[Records that describe objects]
# # # # #
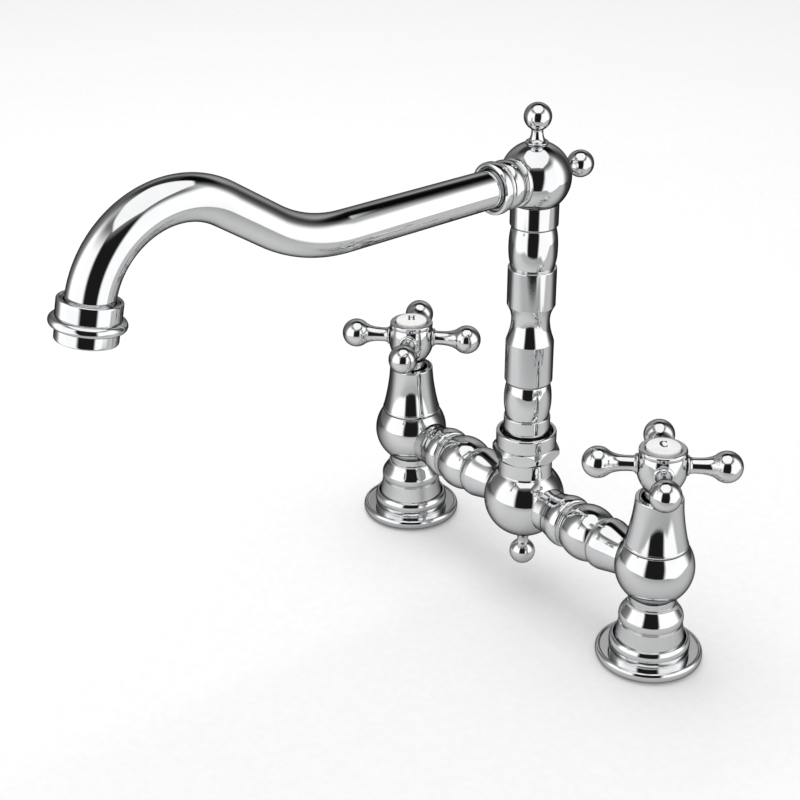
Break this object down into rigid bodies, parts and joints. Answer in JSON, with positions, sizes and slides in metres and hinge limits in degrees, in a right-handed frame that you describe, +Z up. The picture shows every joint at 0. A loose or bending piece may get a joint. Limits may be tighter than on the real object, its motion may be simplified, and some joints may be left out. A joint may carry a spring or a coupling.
{
  "type": "bridge kitchen faucet",
  "caption": "Deck-standing bridge kitchen faucet: pillar valves with cross handles and porcelain index buttons, joined by a turned bridge under a swivelling swan-neck spout.",
  "frame": {"origin": "on the deck plane, under the middle of the object's box", "axes": "+Z up from the deck, -Y forward along the spout at rest, -X towards the hot pillar"},
  "size_m": [0.2373, 0.286, 0.259],
  "materials": {
    "chrome": "polished",
    "brass": "satin",
    "porcelain": "gloss",
    "disc_ceramic": "satin",
    "rubber": "matte",
    "nylon": "satin"
  },
  "bodies": {
    "body": {"hot_deck_flange": "chrome", "hot_deck_gasket": "rubber", "hot_pillar_foot": "chrome", "hot_valve_body": "chrome", "hot_bonnet": "chrome", "hot_cartridge_body": "brass", "hot_cartridge_seal": "rubber", "hot_fixed_disc": "disc_ceramic", "cold_deck_flange": "chrome", "cold_deck_gasket": "rubber", "cold_pillar_foot": "chrome", "cold_valve_body": "chrome", "cold_bonnet": "chrome", "cold_cartridge_body": "brass", "cold_cartridge_seal": "rubber", "cold_fixed_disc": "disc_ceramic", "hot_bridge_arm": "chrome", "cold_bridge_arm": "chrome", "centre_body": "chrome", "bottom_finial": "chrome", "swivel_nut": "chrome", "swivel_bush": "nylon"},
    "hot_handle": {"hot_moving_disc": "disc_ceramic", "hot_spindle": "brass", "hot_spindle_seal": "rubber", "hot_spindle_clip": "brass", "hot_handle_hub": "chrome", "hot_handle_arm_1": "chrome", "hot_handle_arm_2": "chrome", "hot_handle_arm_3": "chrome", "hot_handle_arm_4": "chrome", "hot_handle_screw": "brass", "hot_index_button": "porcelain"},
    "cold_handle": {"cold_moving_disc": "disc_ceramic", "cold_spindle": "brass", "cold_spindle_seal": "rubber", "cold_spindle_clip": "brass", "cold_handle_hub": "chrome", "cold_handle_arm_1": "chrome", "cold_handle_arm_2": "chrome", "cold_handle_arm_3": "chrome", "cold_handle_arm_4": "chrome", "cold_handle_screw": "brass", "cold_index_button": "porcelain"},
    "spout": {"swivel_retaining_ring": "brass", "spout_column": "chrome", "swivel_seal_lower": "rubber", "swivel_seal_upper": "rubber", "top_ball": "chrome", "top_finial": "chrome", "back_finial": "chrome", "spout_socket": "chrome", "spout_tube": "chrome", "nozzle": "chrome", "aerator": "nylon", "aerator_washer": "rubber"}
  },
  "joints": [
    {"name": "hot_handle_turn", "type": "hinge", "parent": "body", "child": "hot_handle", "pos_m": [-0.09, 0.10791, 0.1034], "axis": [0, 0, 1], "range_deg": [0, 90]},
    {"name": "cold_handle_turn", "type": "hinge", "parent": "body", "child": "cold_handle", "pos_m": [0.09, 0.10791, 0.1034], "axis": [0, 0, 1], "range_deg": [-90, 0]},
    {"name": "spout_swivel", "type": "hinge", "parent": "body", "child": "spout", "pos_m": [0, 0.10791, 0.0781], "axis": [0, 0, 1], "continuous": true}
  ]
}
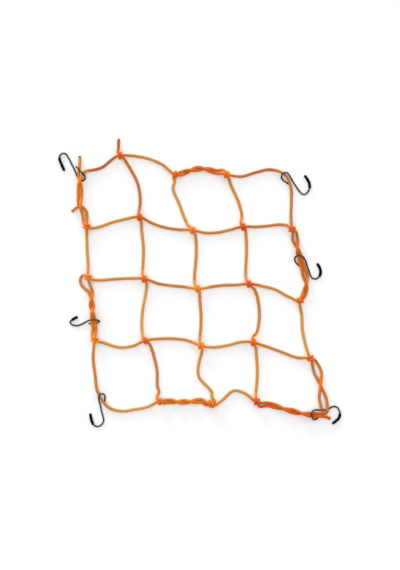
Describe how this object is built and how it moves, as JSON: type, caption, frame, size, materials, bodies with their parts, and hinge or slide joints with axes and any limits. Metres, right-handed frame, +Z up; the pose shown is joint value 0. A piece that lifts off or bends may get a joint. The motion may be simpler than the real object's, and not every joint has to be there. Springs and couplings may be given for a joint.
{
  "type": "elastic cargo net with hooks",
  "caption": "Flat elastic cargo net of round cord, knotted in a square grid, with bent-wire S-hooks clipped round its border.",
  "frame": {"origin": "centre of the bounding box at the surface on which the net lies", "axes": "+Z up from the surface; +Y towards the border with the two corner hooks at its ends, +X to the right seen from above"},
  "size_m": [0.4526, 0.4608, 0.0131],
  "materials": {
    "orange_cord": "braided polyester sheath, slightly glossy",
    "hook_steel": "dark plated bent wire",
    "tip_coating": "dipped glossy black vinyl"
  },
  "bodies": {
    "root": {"border_cord": "orange_cord", "column_cord": "orange_cord", "row_cord": "orange_cord", "hook_top_left": "hook_steel", "hook_top_right": "hook_steel", "hook_left_middle": "hook_steel", "hook_right_middle": "hook_steel", "hook_bottom_left": "hook_steel", "hook_bottom_right": "hook_steel", "tip_top_left": "tip_coating", "tip_top_right": "tip_coating", "tip_left_middle": "tip_coating", "tip_right_middle": "tip_coating", "tip_bottom_left": "tip_coating", "tip_bottom_right": "tip_coating"}
  },
  "joints": []
}
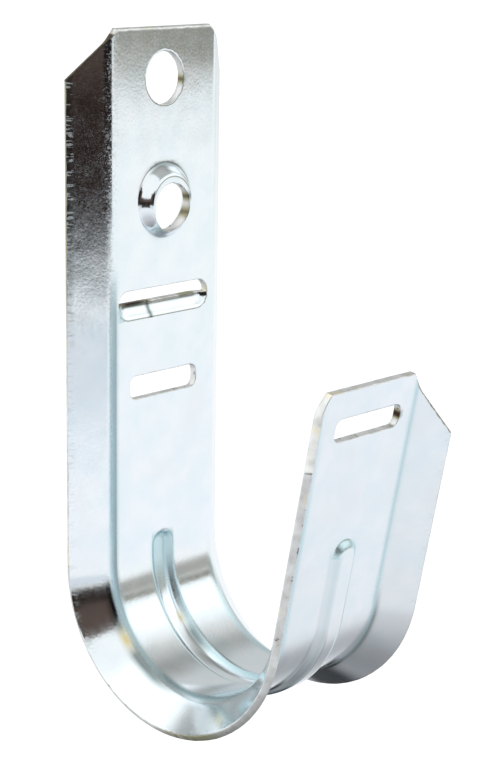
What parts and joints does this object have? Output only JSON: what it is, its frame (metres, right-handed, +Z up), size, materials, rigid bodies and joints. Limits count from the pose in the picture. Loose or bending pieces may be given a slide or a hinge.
# # # # #
Copy the data above exactly. Every line must be included.

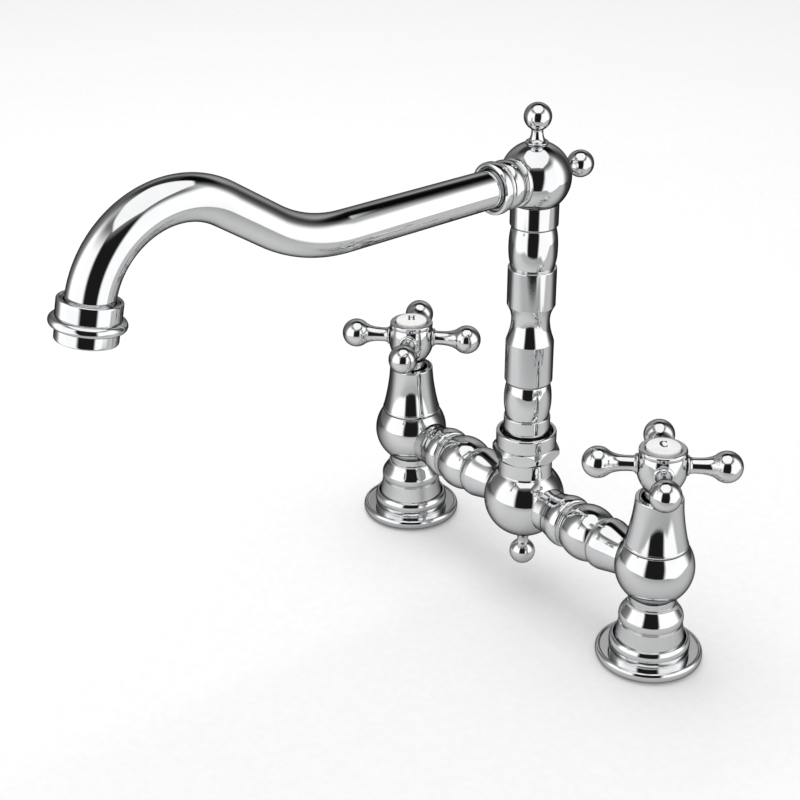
Break this object down into rigid bodies, parts and joints. Answer in JSON, with positions, sizes and slides in metres and hinge limits in degrees, in a right-handed frame that you describe, +Z up. The picture shows every joint at 0. A loose or bending piece may get a joint. Limits may be tighter than on the real object, its motion may be simplified, and some joints may be left out. A joint may carry a spring or a coupling.
{
  "type": "bridge kitchen faucet",
  "caption": "Deck-standing bridge kitchen faucet: pillar valves with cross handles and porcelain index buttons, joined by a turned bridge under a swivelling swan-neck spout.",
  "frame": {"origin": "on the deck plane, under the middle of the object's box", "axes": "+Z up from the deck, -Y forward along the spout at rest, -X towards the hot pillar"},
  "size_m": [0.2373, 0.286, 0.259],
  "materials": {
    "chrome": "polished",
    "brass": "satin",
    "porcelain": "gloss",
    "disc_ceramic": "satin",
    "rubber": "matte",
    "nylon": "satin"
  },
  "bodies": {
    "body": {"hot_deck_flange": "chrome", "hot_deck_gasket": "rubber", "hot_pillar_foot": "chrome", "hot_valve_body": "chrome", "hot_bonnet": "chrome", "hot_cartridge_body": "brass", "hot_cartridge_seal": "rubber", "hot_fixed_disc": "disc_ceramic", "cold_deck_flange": "chrome", "cold_deck_gasket": "rubber", "cold_pillar_foot": "chrome", "cold_valve_body": "chrome", "cold_bonnet": "chrome", "cold_cartridge_body": "brass", "cold_cartridge_seal": "rubber", "cold_fixed_disc": "disc_ceramic", "hot_bridge_arm": "chrome", "cold_bridge_arm": "chrome", "centre_body": "chrome", "bottom_finial": "chrome", "swivel_nut": "chrome", "swivel_bush": "nylon"},
    "hot_handle": {"hot_moving_disc": "disc_ceramic", "hot_spindle": "brass", "hot_spindle_seal": "rubber", "hot_spindle_clip": "brass", "hot_handle_hub": "chrome", "hot_handle_arm_1": "chrome", "hot_handle_arm_2": "chrome", "hot_handle_arm_3": "chrome", "hot_handle_arm_4": "chrome", "hot_handle_screw": "brass", "hot_index_button": "porcelain"},
    "cold_handle": {"cold_moving_disc": "disc_ceramic", "cold_spindle": "brass", "cold_spindle_seal": "rubber", "cold_spindle_clip": "brass", "cold_handle_hub": "chrome", "cold_handle_arm_1": "chrome", "cold_handle_arm_2": "chrome", "cold_handle_arm_3": "chrome", "cold_handle_arm_4": "chrome", "cold_handle_screw": "brass", "cold_index_button": "porcelain"},
    "spout": {"swivel_retaining_ring": "brass", "spout_column": "chrome", "swivel_seal_lower": "rubber", "swivel_seal_upper": "rubber", "top_ball": "chrome", "top_finial": "chrome", "back_finial": "chrome", "spout_socket": "chrome", "spout_tube": "chrome", "nozzle": "chrome", "aerator": "nylon", "aerator_washer": "rubber"}
  },
  "joints": [
    {"name": "hot_handle_turn", "type": "hinge", "parent": "body", "child": "hot_handle", "pos_m": [-0.09, 0.10791, 0.1034], "axis": [0, 0, 1], "range_deg": [0, 90]},
    {"name": "cold_handle_turn", "type": "hinge", "parent": "body", "child": "cold_handle", "pos_m": [0.09, 0.10791, 0.1034], "axis": [0, 0, 1], "range_deg": [-90, 0]},
    {"name": "spout_swivel", "type": "hinge", "parent": "body", "child": "spout", "pos_m": [0, 0.10791, 0.0781], "axis": [0, 0, 1], "continuous": true}
  ]
}
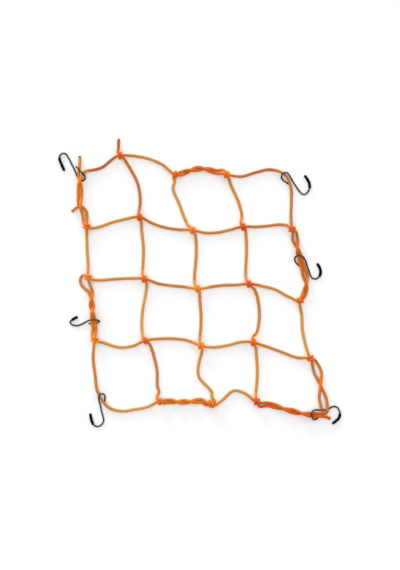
Describe how this object is built and how it moves, as JSON: type, caption, frame, size, materials, bodies with their parts, and hinge or slide joints with axes and any limits. Metres, right-handed frame, +Z up; the pose shown is joint value 0. A piece that lifts off or bends may get a joint. The motion may be simpler than the real object's, and not every joint has to be there. Springs and couplings may be given for a joint.
{
  "type": "elastic cargo net with hooks",
  "caption": "Flat elastic cargo net of round cord, knotted in a square grid, with bent-wire S-hooks clipped round its border.",
  "frame": {"origin": "centre of the bounding box at the surface on which the net lies", "axes": "+Z up from the surface; +Y towards the border with the two corner hooks at its ends, +X to the right seen from above"},
  "size_m": [0.4526, 0.4608, 0.0131],
  "materials": {
    "orange_cord": "braided polyester sheath, slightly glossy",
    "hook_steel": "dark plated bent wire",
    "tip_coating": "dipped glossy black vinyl"
  },
  "bodies": {
    "root": {"border_cord": "orange_cord", "column_cord": "orange_cord", "row_cord": "orange_cord", "hook_top_left": "hook_steel", "hook_top_right": "hook_steel", "hook_left_middle": "hook_steel", "hook_right_middle": "hook_steel", "hook_bottom_left": "hook_steel", "hook_bottom_right": "hook_steel", "tip_top_left": "tip_coating", "tip_top_right": "tip_coating", "tip_left_middle": "tip_coating", "tip_right_middle": "tip_coating", "tip_bottom_left": "tip_coating", "tip_bottom_right": "tip_coating"}
  },
  "joints": []
}
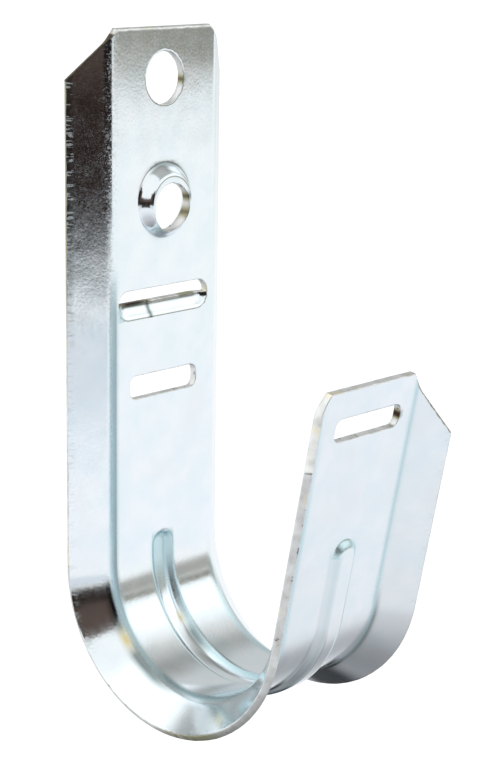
What parts and joints does this object have? Output only JSON: what it is, its frame (metres, right-handed, +Z up), size, materials, rigid bodies and joints. Limits count from the pose in the picture. Loose or bending pieces may be given a slide or a hinge.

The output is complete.